Identify and reproduce every line holding the string "script".

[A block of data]

--

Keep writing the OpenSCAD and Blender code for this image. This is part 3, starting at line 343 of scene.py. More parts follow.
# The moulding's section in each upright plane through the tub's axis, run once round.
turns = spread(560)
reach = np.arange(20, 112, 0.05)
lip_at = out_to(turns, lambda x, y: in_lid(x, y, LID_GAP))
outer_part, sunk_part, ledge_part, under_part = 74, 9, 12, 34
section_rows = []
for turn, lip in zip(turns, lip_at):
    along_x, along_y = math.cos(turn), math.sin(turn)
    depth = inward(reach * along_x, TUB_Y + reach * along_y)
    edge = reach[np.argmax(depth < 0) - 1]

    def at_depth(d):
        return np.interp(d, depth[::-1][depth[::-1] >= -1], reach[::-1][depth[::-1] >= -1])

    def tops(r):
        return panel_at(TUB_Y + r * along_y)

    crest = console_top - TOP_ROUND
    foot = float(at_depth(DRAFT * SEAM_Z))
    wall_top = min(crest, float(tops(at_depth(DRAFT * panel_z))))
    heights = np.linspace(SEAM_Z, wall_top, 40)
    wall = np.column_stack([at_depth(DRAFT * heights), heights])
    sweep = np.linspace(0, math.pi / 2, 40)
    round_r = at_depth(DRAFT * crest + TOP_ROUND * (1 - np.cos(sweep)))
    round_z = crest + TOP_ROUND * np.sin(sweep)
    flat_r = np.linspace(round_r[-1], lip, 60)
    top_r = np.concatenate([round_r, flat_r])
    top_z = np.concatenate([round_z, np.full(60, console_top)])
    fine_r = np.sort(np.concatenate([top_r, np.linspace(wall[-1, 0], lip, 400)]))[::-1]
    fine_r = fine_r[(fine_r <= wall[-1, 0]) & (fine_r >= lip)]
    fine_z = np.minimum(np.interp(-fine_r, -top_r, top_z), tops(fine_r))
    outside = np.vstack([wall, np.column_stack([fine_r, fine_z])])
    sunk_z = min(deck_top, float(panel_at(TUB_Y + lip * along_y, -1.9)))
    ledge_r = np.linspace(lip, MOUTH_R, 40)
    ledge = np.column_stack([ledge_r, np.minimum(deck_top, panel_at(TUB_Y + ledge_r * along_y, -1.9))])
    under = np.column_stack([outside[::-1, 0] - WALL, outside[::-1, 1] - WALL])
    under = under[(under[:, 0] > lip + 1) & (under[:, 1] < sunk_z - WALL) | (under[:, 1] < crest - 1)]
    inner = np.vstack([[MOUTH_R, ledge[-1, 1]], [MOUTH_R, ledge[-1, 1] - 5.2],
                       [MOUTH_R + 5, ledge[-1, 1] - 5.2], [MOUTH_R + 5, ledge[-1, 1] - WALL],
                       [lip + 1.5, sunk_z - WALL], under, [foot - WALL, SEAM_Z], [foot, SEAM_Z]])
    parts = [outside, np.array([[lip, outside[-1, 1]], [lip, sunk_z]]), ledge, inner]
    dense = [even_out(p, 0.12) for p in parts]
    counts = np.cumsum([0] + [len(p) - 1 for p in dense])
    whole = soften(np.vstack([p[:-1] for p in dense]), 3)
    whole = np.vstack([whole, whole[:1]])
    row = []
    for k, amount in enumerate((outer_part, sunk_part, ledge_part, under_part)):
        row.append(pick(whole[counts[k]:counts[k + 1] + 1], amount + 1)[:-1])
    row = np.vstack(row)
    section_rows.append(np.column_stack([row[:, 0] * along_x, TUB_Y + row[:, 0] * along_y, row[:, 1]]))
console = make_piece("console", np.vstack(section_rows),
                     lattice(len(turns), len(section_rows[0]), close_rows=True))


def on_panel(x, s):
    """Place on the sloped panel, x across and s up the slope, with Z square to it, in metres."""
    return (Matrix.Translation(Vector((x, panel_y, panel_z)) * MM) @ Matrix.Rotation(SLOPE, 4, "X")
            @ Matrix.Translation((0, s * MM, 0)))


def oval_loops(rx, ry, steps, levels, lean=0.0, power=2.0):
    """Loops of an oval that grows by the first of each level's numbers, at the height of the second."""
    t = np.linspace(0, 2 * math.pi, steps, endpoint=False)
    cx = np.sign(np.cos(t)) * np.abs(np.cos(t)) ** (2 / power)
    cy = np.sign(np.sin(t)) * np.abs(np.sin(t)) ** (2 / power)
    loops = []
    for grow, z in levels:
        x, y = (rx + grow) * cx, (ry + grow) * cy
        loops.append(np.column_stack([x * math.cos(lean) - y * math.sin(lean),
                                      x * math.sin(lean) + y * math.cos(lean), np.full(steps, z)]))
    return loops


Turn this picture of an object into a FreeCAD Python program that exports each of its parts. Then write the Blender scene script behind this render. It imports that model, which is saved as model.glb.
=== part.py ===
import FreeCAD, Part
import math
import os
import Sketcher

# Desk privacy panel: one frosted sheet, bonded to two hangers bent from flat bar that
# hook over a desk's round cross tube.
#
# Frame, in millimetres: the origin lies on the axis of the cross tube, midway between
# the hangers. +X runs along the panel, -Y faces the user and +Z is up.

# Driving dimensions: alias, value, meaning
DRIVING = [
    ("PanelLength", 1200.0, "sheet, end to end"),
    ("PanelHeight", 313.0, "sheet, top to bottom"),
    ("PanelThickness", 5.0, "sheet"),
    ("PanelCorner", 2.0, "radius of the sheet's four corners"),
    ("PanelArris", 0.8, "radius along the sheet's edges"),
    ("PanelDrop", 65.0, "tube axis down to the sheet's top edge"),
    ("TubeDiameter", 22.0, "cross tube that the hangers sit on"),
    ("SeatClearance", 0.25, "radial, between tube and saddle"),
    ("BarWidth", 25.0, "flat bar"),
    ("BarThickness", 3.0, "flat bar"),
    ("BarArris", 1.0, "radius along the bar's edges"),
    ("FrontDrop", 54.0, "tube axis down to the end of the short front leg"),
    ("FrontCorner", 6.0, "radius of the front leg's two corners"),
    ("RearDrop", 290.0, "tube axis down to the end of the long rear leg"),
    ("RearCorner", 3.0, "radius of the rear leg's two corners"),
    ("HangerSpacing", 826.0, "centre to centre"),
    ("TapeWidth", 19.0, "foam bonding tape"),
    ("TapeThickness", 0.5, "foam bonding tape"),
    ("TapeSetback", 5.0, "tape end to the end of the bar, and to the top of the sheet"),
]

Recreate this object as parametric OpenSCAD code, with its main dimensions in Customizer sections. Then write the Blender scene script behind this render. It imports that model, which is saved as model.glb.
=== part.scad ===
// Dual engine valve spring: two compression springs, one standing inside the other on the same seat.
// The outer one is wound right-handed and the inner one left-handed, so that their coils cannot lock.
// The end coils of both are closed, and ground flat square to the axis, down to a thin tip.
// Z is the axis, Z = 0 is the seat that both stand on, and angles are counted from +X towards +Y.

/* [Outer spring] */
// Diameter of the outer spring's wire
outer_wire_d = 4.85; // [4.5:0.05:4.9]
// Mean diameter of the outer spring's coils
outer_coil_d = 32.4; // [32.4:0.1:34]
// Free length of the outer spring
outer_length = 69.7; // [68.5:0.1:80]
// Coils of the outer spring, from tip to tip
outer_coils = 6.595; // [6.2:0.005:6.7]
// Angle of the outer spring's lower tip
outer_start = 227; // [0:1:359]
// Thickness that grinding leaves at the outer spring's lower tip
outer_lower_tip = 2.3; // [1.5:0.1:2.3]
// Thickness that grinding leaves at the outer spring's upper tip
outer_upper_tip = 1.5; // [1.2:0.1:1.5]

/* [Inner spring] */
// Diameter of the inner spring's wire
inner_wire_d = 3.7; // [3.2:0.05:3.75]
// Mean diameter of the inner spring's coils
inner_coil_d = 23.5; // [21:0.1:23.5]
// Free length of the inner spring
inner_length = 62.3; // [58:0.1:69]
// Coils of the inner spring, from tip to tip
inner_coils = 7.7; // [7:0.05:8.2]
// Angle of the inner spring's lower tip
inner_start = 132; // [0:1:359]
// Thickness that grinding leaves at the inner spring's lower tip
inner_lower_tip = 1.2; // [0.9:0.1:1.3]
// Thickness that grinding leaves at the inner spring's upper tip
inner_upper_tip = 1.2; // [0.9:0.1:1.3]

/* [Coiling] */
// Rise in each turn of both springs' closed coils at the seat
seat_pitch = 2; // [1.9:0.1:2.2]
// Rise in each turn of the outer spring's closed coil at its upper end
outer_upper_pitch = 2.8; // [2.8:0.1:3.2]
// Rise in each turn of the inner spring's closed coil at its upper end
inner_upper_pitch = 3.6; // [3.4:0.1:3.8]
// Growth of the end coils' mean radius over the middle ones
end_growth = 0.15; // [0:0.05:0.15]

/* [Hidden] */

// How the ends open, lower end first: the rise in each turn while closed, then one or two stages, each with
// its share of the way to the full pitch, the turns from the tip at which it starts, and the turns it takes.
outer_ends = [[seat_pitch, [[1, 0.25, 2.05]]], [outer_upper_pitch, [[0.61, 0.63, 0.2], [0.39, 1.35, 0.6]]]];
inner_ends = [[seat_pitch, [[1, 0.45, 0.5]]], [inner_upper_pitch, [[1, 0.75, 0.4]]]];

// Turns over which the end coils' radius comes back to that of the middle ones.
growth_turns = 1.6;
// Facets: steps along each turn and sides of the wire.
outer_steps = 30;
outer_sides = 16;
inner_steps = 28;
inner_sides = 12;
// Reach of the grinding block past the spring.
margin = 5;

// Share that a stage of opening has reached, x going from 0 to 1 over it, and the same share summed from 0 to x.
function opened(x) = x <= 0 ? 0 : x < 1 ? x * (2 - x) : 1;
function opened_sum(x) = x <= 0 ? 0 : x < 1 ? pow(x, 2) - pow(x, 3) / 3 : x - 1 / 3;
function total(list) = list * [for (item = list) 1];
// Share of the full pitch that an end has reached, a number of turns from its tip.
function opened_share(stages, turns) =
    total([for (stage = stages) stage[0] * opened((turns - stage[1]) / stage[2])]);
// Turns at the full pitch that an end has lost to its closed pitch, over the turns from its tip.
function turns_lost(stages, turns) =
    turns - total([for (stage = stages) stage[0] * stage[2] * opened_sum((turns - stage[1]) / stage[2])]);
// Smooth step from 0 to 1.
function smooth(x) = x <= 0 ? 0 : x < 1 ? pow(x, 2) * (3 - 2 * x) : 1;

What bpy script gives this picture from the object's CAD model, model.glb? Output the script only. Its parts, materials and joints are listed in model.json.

--

[Full output]
Turn this picture of an object into a FreeCAD Python program that exports each of its parts. Then write the Blender scene script behind this render. It imports that model, which is saved as model.glb.
Recreate this object as parametric OpenSCAD code, with its main dimensions in Customizer sections. Then write the Blender scene script behind this render. It imports that model, which is saved as model.glb.
What bpy script gives this picture from the object's CAD model, model.glb? Output the script only. Its parts, materials and joints are listed in model.json.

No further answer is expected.